In basic CS infrastructure: register allocation, dependency management, dead code removal, data-flow propagation, figuring out bandwidth requirements in a network

Substructure and exact match molecule searches are example of graph matching algorithms
While true (I make a living working with them), I don't think the OP is that interested in graphs which are that small. What makes molecular graphs a bit more challenging is that there are 1 billion or so "small" graphs to search in a very large database. There are also important issues in how to represent a molecule as a molecular graph. Concepts like stereochemistry are tricky to handle.

"Search" here means subgraph isomorphism search.

No one that I know of uses a graph isomorphism test to compare two structures. Instead, they convert the molecular graph into a string, where the atoms and bonds are in a canonical order - perhaps a SMILES string or InChI string - and use a string search. Graph canonicalization is therefore important for molecular search, but not for the "complicated graphs, say social networks" the OP mentioned.

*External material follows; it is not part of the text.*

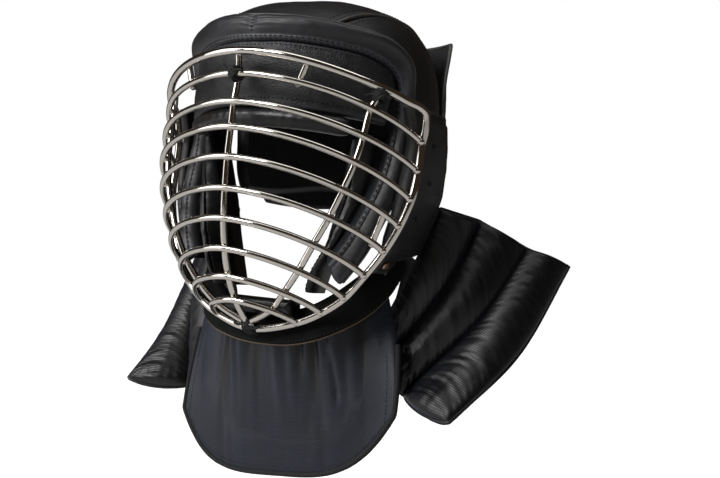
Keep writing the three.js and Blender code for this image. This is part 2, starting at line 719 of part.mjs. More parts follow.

One specialized topic I worked on was the maximum common substructure problem. Given two molecules, what is the largest subgraph. Now extend that to N molecules. Now, find the largest subgraph which is in at least P% of those molecules.

That sounds interesting. Have you published anything?
On 2D molecular similarity search, yes. https://jcheminf.biomedcentral.com/articles/10.1186/s13321-0... . The general approach reduces a 2D molecular graph into a 1D bitstring "fingerprint" which is representative of the graph, and such that bit-wise similarity (Jaccard-Tanimoto) of the fingerprint gives a useful proxy estimation of molecular similarity.

For the rest? No. I'm primarily a software developer, not paper author.

There's my co-authored paper at https://pubs.acs.org/doi/10.1021/acs.jcim.8b00173 , which depends a lot on (sub)graph canonicalization.

The maximum common substructure algorithm I developed, for a set of compounds, is part of the RDKit, "fmcs". The original pure-Python implementation is at https://bitbucket.org/dalke/fmcs/src . It's been rewritten since then in C++ for the RDKit.

The Python code is easier to understand.